Mocny Czloweik (Henryk Szaro; Poland; 1929)
This told the story of a man who deliberately tells his depressed playwright friend that his latest work, called ‘The Strong Man’ (the translation of the film title) is bad. He provides him with the morphine with which to commit suicide and then steals the play, passing it off as his own. The play is a success and he takes up with the wife of the play’s producer, deserting his girlfriend, which proves to be his downfall as she is aware of the deception. This film was thought to be lost until 1997 and I felt it was the undiscovered gem amongst the films I saw during the festival, particularly as the city of Warsaw featured in the film was totally shattered during the German invasion.

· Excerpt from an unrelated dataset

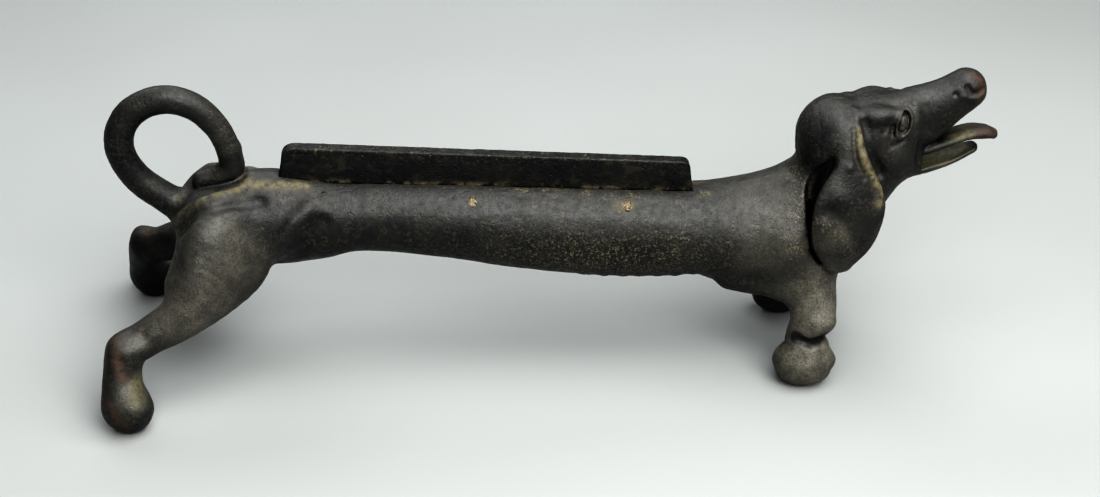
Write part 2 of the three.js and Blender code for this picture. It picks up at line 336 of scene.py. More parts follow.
def ball_field(grid, centre, radii, margin):
    c, r = np.array(centre, float) + (SHIFT, 0, 0), np.array(radii, float)
    cuts, x, y, z = grid.window(c - r - margin, c + r + margin)
    u, v, w = (x - c[0]) / r[0], (y - c[1]) / r[1], (z - c[2]) / r[2]
    k0 = np.sqrt(u * u + v * v + w * w)
    k1 = np.sqrt((u / r[0]) ** 2 + (v / r[1]) ** 2 + (w / r[2]) ** 2)
    return cuts, (k0 * (k0 - 1) / np.maximum(k1, 1e-6)).astype(np.float32)


def path_distance(x, y, z, path):
    """Distance from each point to an open path of points."""
    nearest = FAR
    for a, b in zip(path[:-1], path[1:]):
        d = b - a
        t = (x - a[0]) * d[0] + (y - a[1]) * d[1] + (z - a[2]) * d[2]
        t = np.clip(t / max(float(d @ d), 1e-6), 0, 1)
        off = (x - a[0] - t * d[0]) ** 2 + (y - a[1] - t * d[1]) ** 2 + (z - a[2] - t * d[2]) ** 2
        nearest = np.minimum(nearest, np.sqrt(off))
    return nearest


def skin_y(grid, x, z):
    """The outermost Y of the right side at a drawn X and Z."""
    xi = int(np.argmin(np.abs(grid.axes[0] - (x + SHIFT))))
    zi = int(np.argmin(np.abs(grid.axes[2] - z)))
    line = grid.v[xi, :, zi]
    inside = np.nonzero(line < 0)[0]
    if len(inside) == 0:
        return 0.0
    return float(grid.axes[1][inside[0]])


def on_skin(grid, places):
    """Side-view places (x, z) put onto the skin of the right half. A third value sets Y itself."""
    path = []
    for place in places:
        y = place[2] if len(place) > 2 else skin_y(grid, place[0], place[1])
        path.append((place[0] + SHIFT, y, place[1]))
    path = np.array(path, float)
    if len(path) == 1:
        path = np.vstack([path, path + POINT_LENGTH])
    return path


def swell(grid, places, width, height):
    """Raises the skin by height along a path of side-view places, or lowers it if negative."""
    path = on_skin(grid, places)
    reach = SWELL_REACH * width
    cuts, x, y, z = grid.window(path.min(0) - reach, path.max(0) + reach)
    near = path_distance(x, y, z, path)
    grid.v[cuts] -= (height * np.exp(-(near / width) ** 2)).astype(np.float32)


# ---- Noise ----

def lattice_noise(points, wavelength, seed):
    """Smooth noise between -1 and 1 at points in millimetres."""
    size = 32
    table = np.random.default_rng(seed).uniform(-1, 1, (size, size, size))
    q = points / wavelength
    cell = np.floor(q).astype(int)
    f = q - cell
    f = f * f * (3 - 2 * f)
    total = np.zeros(len(points))
    for corner in np.ndindex(2, 2, 2):
        weight = np.prod([f[:, i] if c else 1 - f[:, i] for i, c in enumerate(corner)], axis=0)
        at = (cell + corner) % size
        total += weight * table[at[:, 0], at[:, 1], at[:, 2]]
    return total


def layered_noise(points, layers, seed):
    """Noise layers added up, each given as (height, wavelength)."""
    return sum(height * lattice_noise(points, wavelength, seed + i)
               for i, (height, wavelength) in enumerate(layers))


def pitting(points, pits, seed):
    """The depth of scattered pits, given as (wavelength, threshold, depth)."""
    wavelength, threshold, depth = pits
    return depth * np.clip(lattice_noise(points, wavelength, seed) - threshold, 0, 1)


# ---- The sculpted skin of the right half, drawn at negative Y ----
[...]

Lo Scarabeo d’Oro (Segundo de Chomón; France; 1907)
French cinema dominated the world before World War I, and particularly those films made by Pathé Frères, which were renowned for their lavish sets and use of advanced techniques, such as stop-motion and animation. This film was typical of its time – it’s a stencil-coloured (yes, colour!) film of Folies-Bergère dancers being transformed into scarab-flies by a magician. It was extremely beautiful, and I played my normal game of ‘spot the cockerel’. The Pathé logo was a cockerel and this was used somewhere in every scene of these early films to stop copyright infringements.

As you can tell, I had a great time at this year’s festival. Matteo and Julie have said I can stay with them again, and I am really looking forward to spending another week immersed in the shadows of yesteryear.